HMRC reduced staff numbers by the planned amount of 3,374 full time equivalents by the end of 2008-09, two years ahead of schedule. It also generated an improvement in productivity -defined as the level of yield generated by each full time equivalent – of approximately 36 per cent, below its forecast of a 42 per cent improvement. HMRC did not routinely measure the impact of the Programme on customer experience.

Amyas Morse, head of the National Audit Office, said:

“This major programme has helped HMRC to increase tax yield substantially and has introduced ways of working which will strengthen HMRC’s compliance work in future.

“The Department could, though, achieve better value for money from its investment in compliance work by improved understanding of the impact of individual projects and ensuring that its staff have the capacity to exploit new systems to the full.”

On improving HMRC’s compliance work, the NAO report says the following:

 “The Programme has improved HMRC’s ability to undertake compliance work but it has yet to exploit the full potential of the new systems.
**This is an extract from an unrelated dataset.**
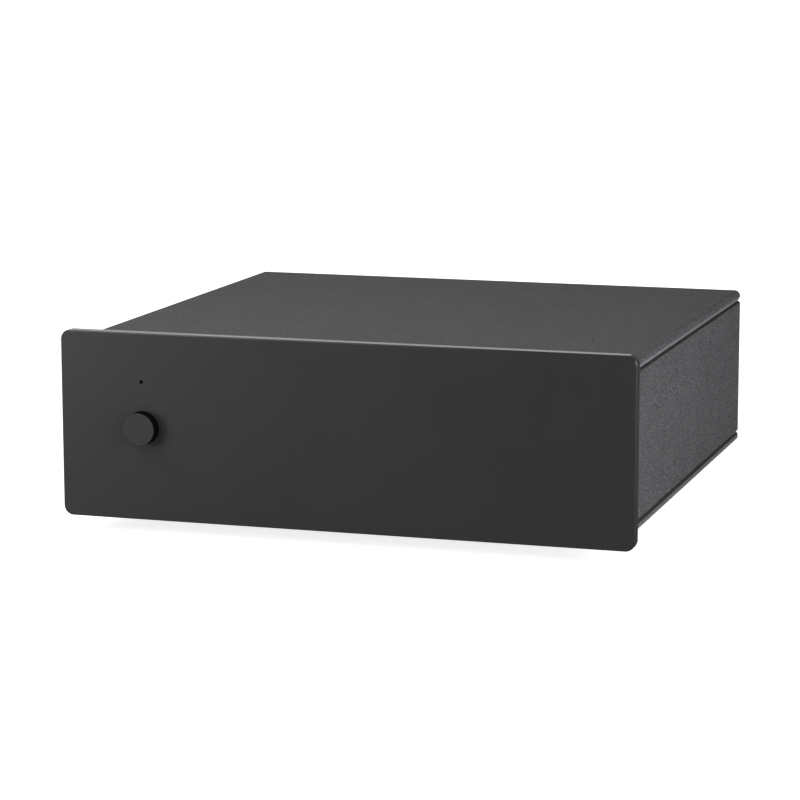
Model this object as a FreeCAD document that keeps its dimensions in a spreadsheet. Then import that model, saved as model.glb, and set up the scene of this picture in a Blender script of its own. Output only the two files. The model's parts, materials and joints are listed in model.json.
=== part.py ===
"""Phono preamp: a flat metal case with a thick front panel, one round button and a pilot lamp.

Millimetres. +Z is up, the front panel faces -Y, and +X is to the right of somebody facing it.
The origin is under the middle of the whole unit, on the surface that its feet stand on.
"""
import FreeCAD
import Part
import Sketcher
import os
import re

doc = FreeCAD.newDocument("PhonoPreamp")
sheet = doc.addObject("Spreadsheet::Sheet", "Sizes")

# Driving sizes: name, value, what it is
DRIVING = [
    ("panel_width", 206, "front panel, side to side"),
    ("panel_height", 66, "front panel, bottom to top edge"),
    ("panel_thick", 4, "front panel plate"),
    ("panel_corner", 3.5, "radius of its four corners"),
    ("panel_bevel", 0.4, "bevel round its front face"),
    ("unit_height", 72, "feet to the panel's top edge"),
    ("body_width", 199.4, "covers behind the panel, over the side panels"),
    ("body_height", 59.2, "covers behind the panel, bottom to top"),
    ("case_depth", 194, "panel face to the rear edge of the covers"),
    ("sheet_thick", 2, "sheet of the covers and the rear panel"),
    ("side_thick", 3, "side panels"),
    ("lip_height", 3.9, "side lip of the top cover"),
    ("lip_slant_in", 0.7, "lower edge of that lip, how far it slants in"),
    ("lip_slant_up", 1.6, "lower edge of that lip, how high the slant is"),
    ("lip_radius", 2.2, "round top edge of that lip"),
    ("base_lip", 3, "side lip of the bottom cover"),
    ("base_round", 1, "round lower edge of that lip"),
    ("base_notch_in", 0.5, "slanted upper edge of that lip, inwards"),
    ("base_notch_up", 0.8, "slanted upper edge of that lip, height"),
    ("side_edge_in", 0.6, "slanted edges of the side panels, inwards"),
    ("side_edge_up", 0.55, "slanted edges of the side panels, height"),
    ("seam_gap", 0.3, "dark seam between a side panel and each cover's lip"),
    ("rear_recess", 3, "rear panel, inwards from the covers' rear edge"),
    ("tab_width", 10, "tabs of the bottom cover that hold both end panels"),
    ("tab_low", 22, "lower row of end panel screws, over the floor"),
    ("tab_high", 52, "upper row of end panel screws, over the floor"),
    ("tab_margin", 2.9, "tabs, above that row's axis"),
    ("flange_half", 78, "rear flange of the top cover, half its length"),
    ("flange_drop", 10, "rear flange of the top cover, height"),
    ("flange_end", 12, "outer flange screws, from the flange's ends"),
    ("hook_offset", 60, "front hooks of the top cover, from the middle"),
    ("hook_width", 14, "front hooks, width"),
    ("hook_thick", 1.2, "front hooks, thickness"),
    ("hook_length", 2, "front hooks, reach into the panel"),
    ("hook_rise", 0.4, "front hooks, over the roof's underside"),
    ("slot_clearance", 0.3, "room round a hook in its slot"),
    ("screw_diameter", 3, "machine screws"),
    ("screw_head", 5.5, "their heads, across"),
    ("screw_head_high", 1.8, "their heads, height"),
    ("screw_clearance", 0.4, "extra width of a hole that a screw passes"),
    ("screw_bite", 2.6, "depth of the threaded holes in the front panel"),
    ("side_bite", 2, "depth of the threaded holes in the side panels"),
    ("drive_width", 2.4, "hexagon socket of the screw heads, across corners"),
    ("drive_depth", 1, "hexagon socket of the screw heads, depth"),
    ("tip_gap", 0.2, "gap between a screw's tip and the end of its hole"),
    ("screw_tail", 0.8, "rear screws, beyond the sheets they hold"),
    ("overshoot", 1, "how far a cut runs on past a face"),
    ("foot_diameter", 20, "feet"),
    ("foot_x", 78, "feet, from the middle line"),
    ("foot_front_in", 46, "front feet, behind the panel face"),
    ("foot_rear_in", 165, "rear feet, behind the panel face"),
    ("foot_lift", 1.2, "gap under the hard part of a foot"),
    ("pad_diameter", 16, "rubber pads under the feet"),
    ("pad_thick", 3, "rubber pads"),
    ("foot_web", 0.4, "feet, recess over the pad before the screw's head"),
    ("foot_head_room", 0.6, "feet, extra width of the screw head's recess"),
    ("foot_screw_tip", 0.5, "foot screws, tip over the floor"),
    ("button_diameter", 11.5, "power button"),
    ("button_reach", 4.5, "power button, out of the panel"),
    ("button_x", -72.5, "power button, from the middle line"),
    ("button_up", 32.7, "power button, over the panel's bottom edge"),
    ("button_travel", 1.8, "power button, when pressed home"),
    ("button_clearance", 0.4, "extra width of the button's hole"),
    ("button_flange", 14, "collar that keeps the button in, across"),
    ("collar_thick", 1.2, "that collar, thickness"),
    ("collar_gap", 0.3, "that collar, gap to the panel"),
    ("stem_diameter", 6, "boss behind the button"),
    ("stem_length", 2.5, "boss behind the button, length"),
    ("plunger_diameter", 3, "push rod of the switch"),
    ("plunger_length", 9.5, "push rod of the switch, length"),
    ("plunger_grip", 2.5, "push rod, depth in the button's boss"),
    ("plunger_clearance", 0.4, "extra width of the switch bore"),
    ("switch_back", 0.8, "switch, wall behind its bore"),
    ("switch_width", 8.5, "switch, width and height"),
    ("switch_front_in", 6.5, "switch, behind the panel's back"),
    ("switch_depth", 8.5, "switch, front to back"),
    ("lamp_x", -72.9, "pilot lamp, from the middle line"),
    ("lamp_up", 48.85, "pilot lamp, over the panel's bottom edge"),
    ("lamp_window", 1.3, "hole in the panel in front of the lamp"),
    ("lamp_diameter", 3, "lamp"),
    ("lamp_seat", 2.4, "depth of the lamp's seat in the panel's back"),
    ("lamp_length", 5.2, "lamp, length of its body"),
    ("lamp_rim", 1, "lamp, rim at its root, thickness"),
    ("lamp_rim_extra", 0.8, "lamp, rim at its root, extra width"),
    ("lead_width", 0.5, "lamp legs, square"),
    ("lead_pitch", 2.54, "spacing of lamp legs, chip pins and regulator legs"),
    ("lead_hole", 0.9, "holes for the lamp legs"),
    ("lead_tail", 0.6, "lamp legs, beyond the board"),
    ("standoff_height", 7, "board over the floor"),
    ("standoff_diameter", 6, "pillars under the board"),
    ("spigot_diameter", 4.2, "pillars, the part set in the floor"),
    ("spigot_sink", 0.2, "pillars, that part's end above the underside"),
    ("pillar_bore", 5, "pillars, depth of their threads"),
    ("board_bite", 4.5, "board screws, depth in the pillars"),
    ("standoff_x", 79, "pillars, from the middle line"),
    ("pillar_front_in", 16, "front pillars, behind the board's front edge"),
    ("pillar_middle_off", 6, "middle pillars, behind the board's middle"),
    ("pillar_rear_in", 5, "rear pillars, before the board's rear edge"),
    ("board_width", 168, "main board, side to side"),
    ("board_front_in", 13, "main board, behind the panel's back"),
    ("board_rear_gap", 1, "main board, gap to the rear panel"),
    ("board_thick", 1.6, "boards"),
    ("front_board_width", 22, "small upright board behind the button"),
    ("front_board_high", 42, "small upright board, height"),
    ("bracket_x", 7.5, "brackets of the small board, from the button's axis"),
    ("bracket_width", 4, "brackets, side to side"),
    ("bracket_thick", 1, "brackets, sheet"),
    ("bracket_high", 8, "brackets, height"),
    ("bracket_deep", 7, "brackets, front to back"),
    ("link_width", 10, "connector between the boards, side to side"),
    ("link_size", 5, "connector between the boards, height and depth"),
    ("wire_diameter", 0.7, "legs of resistors and diodes"),
    ("lead_span", 9, "resistors and diodes, between their legs"),
    ("lead_lift", 0.5, "resistors and diodes, over the board"),
    ("resistor_length", 6.3, "resistors"),
    ("resistor_diameter", 2.3, "resistors"),
    ("resistor_first", 12, "resistors, innermost column from the middle line"),
    ("resistor_step", 13, "resistors, spacing of the columns"),
    ("resistor_in", 106, "resistors, first row behind the panel face"),
    ("resistor_row", 8, "resistors, spacing of the rows"),
    ("diode_length", 5, "diodes"),
    ("diode_diameter", 2.7, "diodes"),
    ("diode_first", -46, "diodes, leftmost from the middle line"),
    ("diode_step", 12, "diodes, spacing"),
    ("diode_in", 28, "diodes, behind the panel face"),
    ("film_width", 8, "film capacitors, side to side"),
    ("film_length", 18, "film capacitors, front to back"),
    ("film_height", 14, "film capacitors, height"),
    ("film_first", 16, "film capacitors and relays, innermost from the middle line"),
    ("film_step", 14, "film capacitors and relays, spacing across"),
    ("film_front_in", 62, "film capacitors, front row behind the panel face"),
    ("film_rear_in", 86, "film capacitors, rear row behind the panel face"),
    ("relay_width", 10, "relays, side to side"),
    ("relay_length", 15, "relays, front to back"),
    ("relay_height", 9, "relays, height"),
    ("relay_in", 160, "relays, behind the panel face"),
    ("chip_width", 6.4, "chips, side to side"),
    ("chip_length", 9.8, "chips, front to back"),
    ("chip_foot", 0.6, "chips, over the board"),
    ("chip_height", 4, "chips, top over the board"),
    ("chip_first", 22, "chips, innermost from the middle line"),
    ("chip_step", 26, "chips, spacing across"),
    ("chip_in", 135, "chips, behind the panel face"),
    ("pin_x", 3.8, "chip pins, from the chip's middle"),
    ("pin_long", 0.6, "chip pins, side to side"),
    ("pin_wide", 0.5, "chip pins, front to back"),
    ("pin_high", 2.2, "chip pins, height"),
    ("can_diameter", 10, "electrolytic capacitors"),
    ("can_height", 17, "electrolytic capacitors"),
    ("can_first", 4, "electrolytic capacitors, leftmost from the middle line"),
    ("can_step", 13, "electrolytic capacitors, spacing across"),
    ("can_in", 30, "electrolytic capacitors, front row behind the panel face"),
    ("can_row", 16, "electrolytic capacitors, spacing of the rows"),
    ("sink_first", 46, "heat sinks, left one from the middle line"),
    ("sink_step", 22, "heat sinks, spacing"),
    ("sink_in", 40, "heat sinks, behind the panel face"),
    ("sink_width", 18, "heat sinks, side to side"),
    ("sink_base", 3, "heat sinks, plate"),
    ("sink_height", 25, "heat sinks, height"),
    ("fin_pitch", 4, "heat sink fins, spacing"),
    ("fin_thick", 1.2, "heat sink fins"),
    ("fin_reach", 10, "heat sink fins, from the plate's middle"),
    ("fin_root", 1, "heat sink fins, start from the plate's middle"),
    ("regulator_width", 10, "regulators"),
    ("regulator_tab", 1.3, "regulators, metal tab"),
    ("regulator_thick", 3, "regulators, plastic body"),
    ("regulator_low", 5, "regulators, over the board"),
    ("regulator_top", 14, "regulators, top of the plastic body over the board"),
    ("regulator_tab_top", 20, "regulators, top of the tab over the board"),
    ("leg_wide", 0.8, "regulator legs, side to side"),
    ("leg_thick", 0.5, "regulator legs, front to back"),
    ("leg_back", 1.1, "regulator legs, from the tab's face"),
    ("dip_x", 42, "switch banks, from the middle line"),
    ("dip_in", 110, "switch banks, behind the panel face"),
    ("dip_length", 22.4, "switch banks, side to side"),
    ("dip_width", 9.9, "switch banks, front to back"),
    ("dip_height", 6.2, "switch banks, housing height"),
    ("lever_pitch", 2.54, "switch levers, spacing"),
    ("lever_width", 1.2, "switch levers, side to side"),
    ("lever_depth", 1.8, "switch levers, front to back"),
    ("lever_stand", 1.4, "switch levers, out of the housing"),
    ("lever_root", 1.6, "switch levers, depth in the housing"),
    ("lever_travel", 2, "switch levers, travel"),
    ("lever_gap", 0.15, "gap round a lever in its slot"),
    ("window_length", 28, "windows under the switch banks, side to side"),
    ("window_width", 15, "windows under the switch banks, front to back"),
    ("window_corner", 2, "windows, corner radius"),
    ("socket_pitch", 22, "spacing of the phono sockets and the earth post"),
    ("socket_up", 22.6, "phono sockets, over the floor"),
    ("socket_reach", 6, "phono sockets, out of the covers' rear edge"),
    ("shell_diameter", 8.3, "phono sockets, outer contact"),
    ("shell_wall", 0.8, "phono sockets, wall of the outer contact"),
    ("shell_flange", 11, "phono sockets, collar of the outer contact"),
    ("shell_flange_thick", 1, "that collar, thickness"),
    ("washer_diameter", 12.6, "coloured washers behind the sockets"),
    ("washer_thick", 0.9, "coloured washers, thickness"),
    ("sleeve_wall", 0.8, "coloured washers, sleeve in the panel hole"),
    ("contact_diameter", 4.2, "centre contacts, outside"),
    ("contact_bore", 3.3, "centre contacts, bore"),
    ("contact_sink", 0.5, "centre contacts, below the shell's rim"),
    ("contact_depth", 8, "centre contacts, depth of the bore"),
    ("block_depth", 13, "socket blocks on the board"),
    ("block_height", 26, "socket blocks, height"),
    ("block_side", 9, "socket blocks, beyond a socket's axis"),
    ("tail_depth", 6, "socket shells, depth in the blocks"),
    ("jack_x", -68, "power inlet, from the middle line"),
    ("jack_width", 10, "power inlet"),
    ("jack_depth", 13.5, "power inlet, behind the rear panel"),
    ("jack_height", 11.5, "power inlet"),
    ("jack_nose", 9, "power inlet, round nose in the panel"),
    ("jack_nose_out", 0.8, "power inlet, nose out of the panel"),
    ("jack_bore", 6.2, "power inlet, bore"),
    ("jack_bore_depth", 10.5, "power inlet, depth of the bore"),
    ("jack_pin", 2.1, "power inlet, centre pin"),
    ("jack_pin_sink", 1, "power inlet, pin below the nose's rim"),
    ("jack_pin_root", 1.5, "power inlet, pin set in the body"),
    ("stud_diameter", 4, "earth post"),
    ("stud_collar", 8, "earth post, collar on the panel"),
    ("stud_collar_thick", 1.2, "earth post, collar thickness"),
    ("stud_inside", 7, "earth post, length behind the rear panel"),
    ("lock_nut_width", 8, "lock nut behind the panel, across corners"),
    ("lock_nut_thick", 3, "lock nut, thickness"),
    ("earth_washer", 9, "loose washer on the earth post"),
    ("earth_washer_thick", 0.8, "loose washer, thickness"),
    ("earth_nut", 9.5, "thumb nut, across"),
    ("earth_nut_thick", 4, "thumb nut, thickness"),
    ("earth_clearance", 0.14, "extra width of the nut's and washer's holes"),
    ("earth_gap", 0.1, "gap between the post's collar and the washer"),
    ("knurl_width", 0.7, "grooves round the thumb nut"),
    ("knurl_margin", 0.6, "thumb nut, plain rims beside the grooves"),
    ("fit_clearance", 0.3, "extra width of panel holes round fixed parts"),
]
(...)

In particular, the new ICT systems can substantially improve how HMRC assesses evasion risks to identify cases for investigation. HMRC is embedding new systems and approaches into working practices. We assessed the implementation of a sample of projects:

Project design. Overall, HMRC managed design phases well but, particularly on projects to implement new ICT systems, it did not sufficiently consider redesigning business processes or developing the staff capability needed to exploit the full potential of the new technologies.

Implementation. HMRC did not always communicate clearly the rationale for projects and, although it provided training and guidance, these were not always timely or requirements were underestimated.

Assessing the performance of new systems. HMRC has established management information on the use and performance of new systems and, over time, will seek to use this to better understand the impact on business performance.